**Collected material**
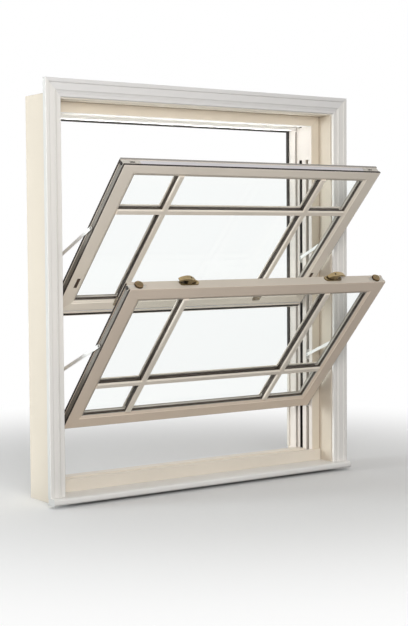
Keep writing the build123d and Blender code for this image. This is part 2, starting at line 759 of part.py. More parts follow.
def fasteners():
    """Cam fasteners: each lever arches over its base and ends in a claw on the inner side."""
    base = LOWER.level.offset(TOP)
    with BuildPart() as plates:
        for side in (-1, 1):
            with BuildSketch(base):
                with Locations((side * FASTENER_X, FASTENER_Y)):
                    SlotCenterToCenter(BASE_L - BASE_W, BASE_W)
            extrude(amount=BASE_T, taper=15)
            with BuildSketch(base.offset(BASE_T)):
                with Locations((side * FASTENER_X, FASTENER_Y)):
                    Circle(SPINDLE_R)
            extrude(amount=SPINDLE_H)
    save(plates.part, "fastener_bases")
    for side, end in ((-1, "left"), (1, "right")):
        with BuildPart() as lever:
            with BuildSketch(base.offset(BASE_T + 0.5)):
                with Locations((side * FASTENER_X, FASTENER_Y)):
                    Circle(BASE_W / 2 - 1)
                    Polygon((0, -11), (side * LEVER_OUT, -7), (side * LEVER_OUT, 7), (0, 11),
                            align=None)
                    Polygon((0, -10), (-side * CLAW_IN, -4), (-side * CLAW_IN, 8), (0, 11),
                            align=None)
            extrude(amount=26)
            # the side view cuts the arch of the handle and the hollow under it
            with BuildSketch(LOWER.glass.offset(-T2)):
                with BuildLine(Plane.XY):
                    x = side * FASTENER_X
                    top = ThreePointArc((x - side * CLAW_IN, TOP + 10), (x + side * 14, TOP + 26),
                                        (x + side * LEVER_OUT, TOP + 19))
                    under = ThreePointArc((x + side * LEVER_OUT, TOP + 15),
                                          (x + side * 31, TOP + 18.5), (x + side * 13, TOP + 18))
                    Polyline(top @ 1, under @ 0)
                    Polyline(under @ 1, (x + side * 13, TOP + BASE_T + 0.5),
                             (x - side * CLAW_IN, TOP + BASE_T + 0.5), top @ 0)
                make_face()
            extrude(amount=SASH_T, mode=Mode.INTERSECT)
            with BuildSketch(base):
                with Locations((side * FASTENER_X, FASTENER_Y)):
                    Circle(SPINDLE_R + RUNNING)
            extrude(amount=30, mode=Mode.SUBTRACT)
        save(lever.part, f"fastener_lever_{end}")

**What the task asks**
Reproduce the listing in full. Keep it exactly as written.

**Output of the task**
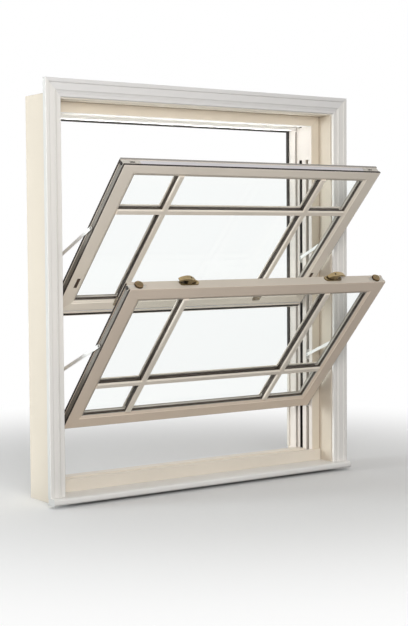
Keep writing the build123d and Blender code for this image. This is part 2, starting at line 759 of part.py. More parts follow.
def fasteners():
    """Cam fasteners: each lever arches over its base and ends in a claw on the inner side."""
    base = LOWER.level.offset(TOP)
    with BuildPart() as plates:
        for side in (-1, 1):
            with BuildSketch(base):
                with Locations((side * FASTENER_X, FASTENER_Y)):
                    SlotCenterToCenter(BASE_L - BASE_W, BASE_W)
            extrude(amount=BASE_T, taper=15)
            with BuildSketch(base.offset(BASE_T)):
                with Locations((side * FASTENER_X, FASTENER_Y)):
                    Circle(SPINDLE_R)
            extrude(amount=SPINDLE_H)
    save(plates.part, "fastener_bases")
    for side, end in ((-1, "left"), (1, "right")):
        with BuildPart() as lever:
            with BuildSketch(base.offset(BASE_T + 0.5)):
                with Locations((side * FASTENER_X, FASTENER_Y)):
                    Circle(BASE_W / 2 - 1)
                    Polygon((0, -11), (side * LEVER_OUT, -7), (side * LEVER_OUT, 7), (0, 11),
                            align=None)
                    Polygon((0, -10), (-side * CLAW_IN, -4), (-side * CLAW_IN, 8), (0, 11),
                            align=None)
            extrude(amount=26)
            # the side view cuts the arch of the handle and the hollow under it
            with BuildSketch(LOWER.glass.offset(-T2)):
                with BuildLine(Plane.XY):
                    x = side * FASTENER_X
                    top = ThreePointArc((x - side * CLAW_IN, TOP + 10), (x + side * 14, TOP + 26),
                                        (x + side * LEVER_OUT, TOP + 19))
                    under = ThreePointArc((x + side * LEVER_OUT, TOP + 15),
                                          (x + side * 31, TOP + 18.5), (x + side * 13, TOP + 18))
                    Polyline(top @ 1, under @ 0)
                    Polyline(under @ 1, (x + side * 13, TOP + BASE_T + 0.5),
                             (x - side * CLAW_IN, TOP + BASE_T + 0.5), top @ 0)
                make_face()
            extrude(amount=SASH_T, mode=Mode.INTERSECT)
            with BuildSketch(base):
                with Locations((side * FASTENER_X, FASTENER_Y)):
                    Circle(SPINDLE_R + RUNNING)
            extrude(amount=30, mode=Mode.SUBTRACT)
        save(lever.part, f"fastener_lever_{end}")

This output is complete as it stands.